> Aim
Transcribe only the lines of the listing below from the one holding "The Blender code" through the one holding "its lines cross.", inclusive, without any change.

> Records supplied
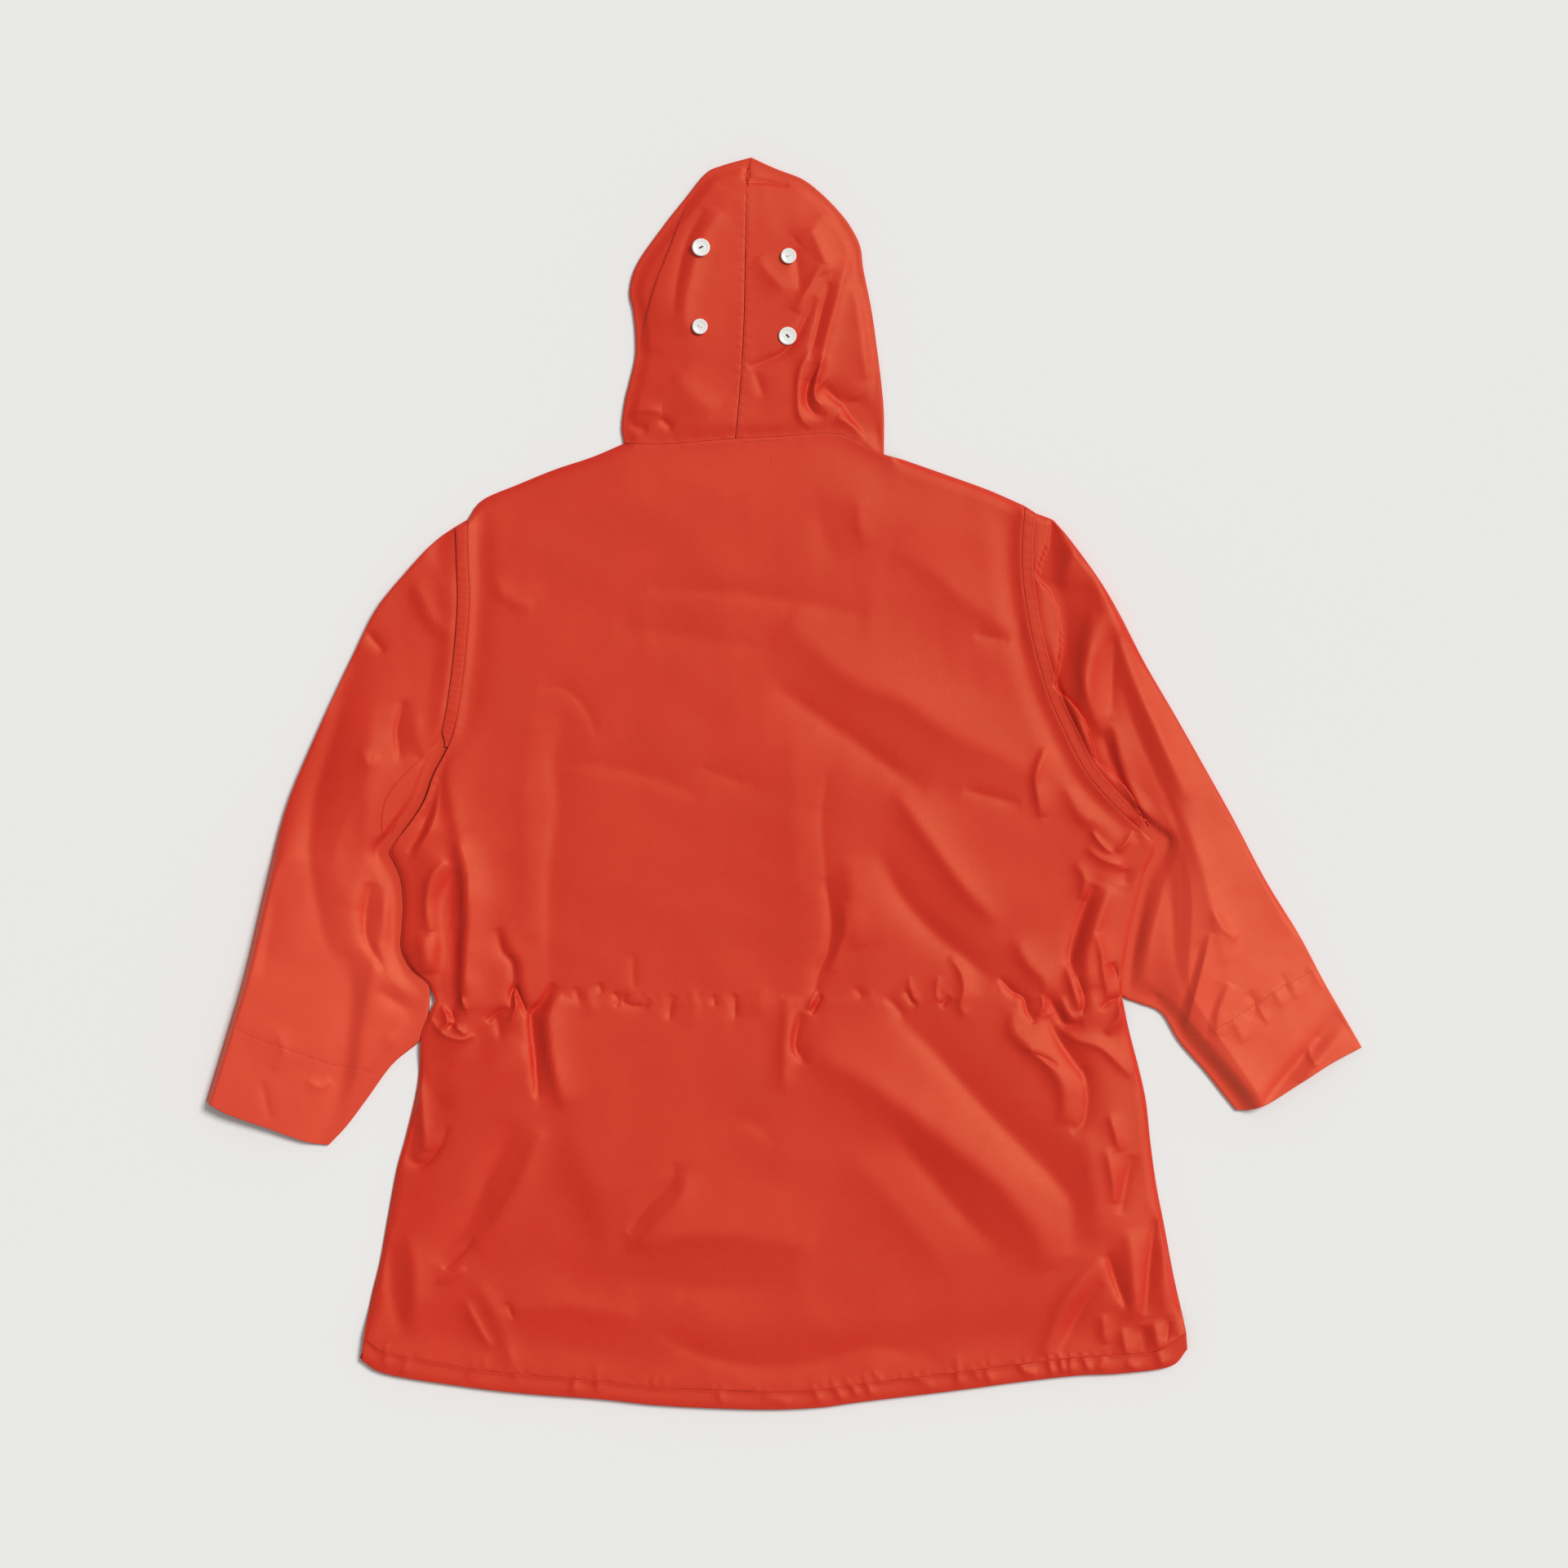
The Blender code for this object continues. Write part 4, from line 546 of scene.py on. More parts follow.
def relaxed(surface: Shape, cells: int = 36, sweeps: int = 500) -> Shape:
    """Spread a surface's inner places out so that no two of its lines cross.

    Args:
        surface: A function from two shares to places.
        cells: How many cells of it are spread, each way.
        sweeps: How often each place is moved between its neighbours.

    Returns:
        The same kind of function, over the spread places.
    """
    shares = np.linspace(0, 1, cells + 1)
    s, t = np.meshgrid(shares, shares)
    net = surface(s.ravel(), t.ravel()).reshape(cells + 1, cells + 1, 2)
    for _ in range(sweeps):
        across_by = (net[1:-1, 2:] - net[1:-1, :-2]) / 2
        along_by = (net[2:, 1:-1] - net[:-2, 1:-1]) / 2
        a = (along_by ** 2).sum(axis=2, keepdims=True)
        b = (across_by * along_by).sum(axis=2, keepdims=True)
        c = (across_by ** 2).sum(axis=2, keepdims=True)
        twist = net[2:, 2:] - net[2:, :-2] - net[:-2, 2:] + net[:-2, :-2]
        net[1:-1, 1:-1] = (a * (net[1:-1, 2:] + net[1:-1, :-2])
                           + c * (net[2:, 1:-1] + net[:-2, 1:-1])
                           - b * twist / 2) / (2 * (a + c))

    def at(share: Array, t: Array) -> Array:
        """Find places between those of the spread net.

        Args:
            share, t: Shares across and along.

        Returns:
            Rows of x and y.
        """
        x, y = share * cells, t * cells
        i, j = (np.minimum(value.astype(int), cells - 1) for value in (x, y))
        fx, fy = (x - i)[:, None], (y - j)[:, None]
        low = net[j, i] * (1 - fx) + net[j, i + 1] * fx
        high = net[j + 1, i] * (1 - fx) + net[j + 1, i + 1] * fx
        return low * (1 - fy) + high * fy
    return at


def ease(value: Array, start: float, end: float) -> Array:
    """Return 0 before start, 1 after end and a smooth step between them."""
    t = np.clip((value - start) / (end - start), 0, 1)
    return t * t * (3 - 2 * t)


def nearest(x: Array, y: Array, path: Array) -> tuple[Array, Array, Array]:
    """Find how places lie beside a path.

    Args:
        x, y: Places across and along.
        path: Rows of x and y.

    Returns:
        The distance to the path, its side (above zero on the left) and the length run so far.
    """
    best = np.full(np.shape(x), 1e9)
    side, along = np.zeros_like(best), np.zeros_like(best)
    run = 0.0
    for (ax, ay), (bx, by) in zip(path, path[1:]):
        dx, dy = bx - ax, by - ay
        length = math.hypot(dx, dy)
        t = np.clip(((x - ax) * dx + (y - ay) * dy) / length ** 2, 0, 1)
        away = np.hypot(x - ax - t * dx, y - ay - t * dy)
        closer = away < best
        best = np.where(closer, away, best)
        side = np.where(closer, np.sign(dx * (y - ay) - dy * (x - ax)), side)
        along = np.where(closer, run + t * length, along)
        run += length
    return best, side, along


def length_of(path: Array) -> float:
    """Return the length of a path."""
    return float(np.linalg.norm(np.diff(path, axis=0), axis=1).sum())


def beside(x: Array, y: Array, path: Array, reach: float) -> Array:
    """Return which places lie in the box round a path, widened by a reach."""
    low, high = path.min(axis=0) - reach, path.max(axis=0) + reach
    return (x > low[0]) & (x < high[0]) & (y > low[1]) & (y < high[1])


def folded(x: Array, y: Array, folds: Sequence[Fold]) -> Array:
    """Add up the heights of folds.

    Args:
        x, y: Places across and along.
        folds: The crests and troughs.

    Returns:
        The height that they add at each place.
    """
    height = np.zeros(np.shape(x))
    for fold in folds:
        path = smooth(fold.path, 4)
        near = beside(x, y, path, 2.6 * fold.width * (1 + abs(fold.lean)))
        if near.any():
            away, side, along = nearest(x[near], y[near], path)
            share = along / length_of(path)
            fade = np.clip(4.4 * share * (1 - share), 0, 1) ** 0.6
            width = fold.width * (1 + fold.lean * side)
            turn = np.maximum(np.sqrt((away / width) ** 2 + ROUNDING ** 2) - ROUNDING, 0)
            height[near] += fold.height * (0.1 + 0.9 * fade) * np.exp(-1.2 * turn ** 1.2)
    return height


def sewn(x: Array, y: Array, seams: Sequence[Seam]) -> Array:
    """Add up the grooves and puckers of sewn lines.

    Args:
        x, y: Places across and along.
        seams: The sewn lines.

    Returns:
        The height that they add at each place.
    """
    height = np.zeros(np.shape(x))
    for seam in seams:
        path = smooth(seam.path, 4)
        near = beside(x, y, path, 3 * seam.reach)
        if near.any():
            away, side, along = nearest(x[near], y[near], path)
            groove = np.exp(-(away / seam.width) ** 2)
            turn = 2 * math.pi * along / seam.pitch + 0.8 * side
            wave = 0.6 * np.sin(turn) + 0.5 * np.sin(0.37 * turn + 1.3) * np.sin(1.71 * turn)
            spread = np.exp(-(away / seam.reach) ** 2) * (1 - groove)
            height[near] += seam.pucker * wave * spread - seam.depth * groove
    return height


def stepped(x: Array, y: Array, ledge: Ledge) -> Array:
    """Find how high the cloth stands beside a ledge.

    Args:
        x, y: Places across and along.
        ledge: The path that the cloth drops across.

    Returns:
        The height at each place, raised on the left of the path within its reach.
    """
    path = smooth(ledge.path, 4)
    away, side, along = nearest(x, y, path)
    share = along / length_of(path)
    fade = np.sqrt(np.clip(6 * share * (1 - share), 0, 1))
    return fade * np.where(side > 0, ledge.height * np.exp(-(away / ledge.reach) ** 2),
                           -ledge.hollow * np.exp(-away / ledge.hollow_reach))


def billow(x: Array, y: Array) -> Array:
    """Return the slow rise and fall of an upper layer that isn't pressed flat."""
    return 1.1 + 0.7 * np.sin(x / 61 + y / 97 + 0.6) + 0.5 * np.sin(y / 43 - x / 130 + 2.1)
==
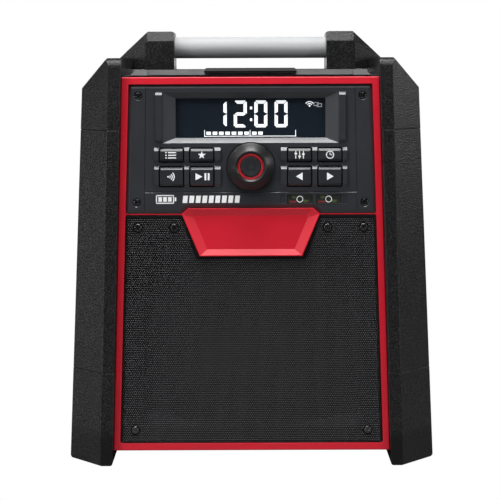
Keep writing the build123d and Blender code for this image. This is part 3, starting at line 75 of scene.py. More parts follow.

> Exercise result
The Blender code for this object continues. Write part 4, from line 546 of scene.py on. More parts follow.
def relaxed(surface: Shape, cells: int = 36, sweeps: int = 500) -> Shape:
    """Spread a surface's inner places out so that no two of its lines cross.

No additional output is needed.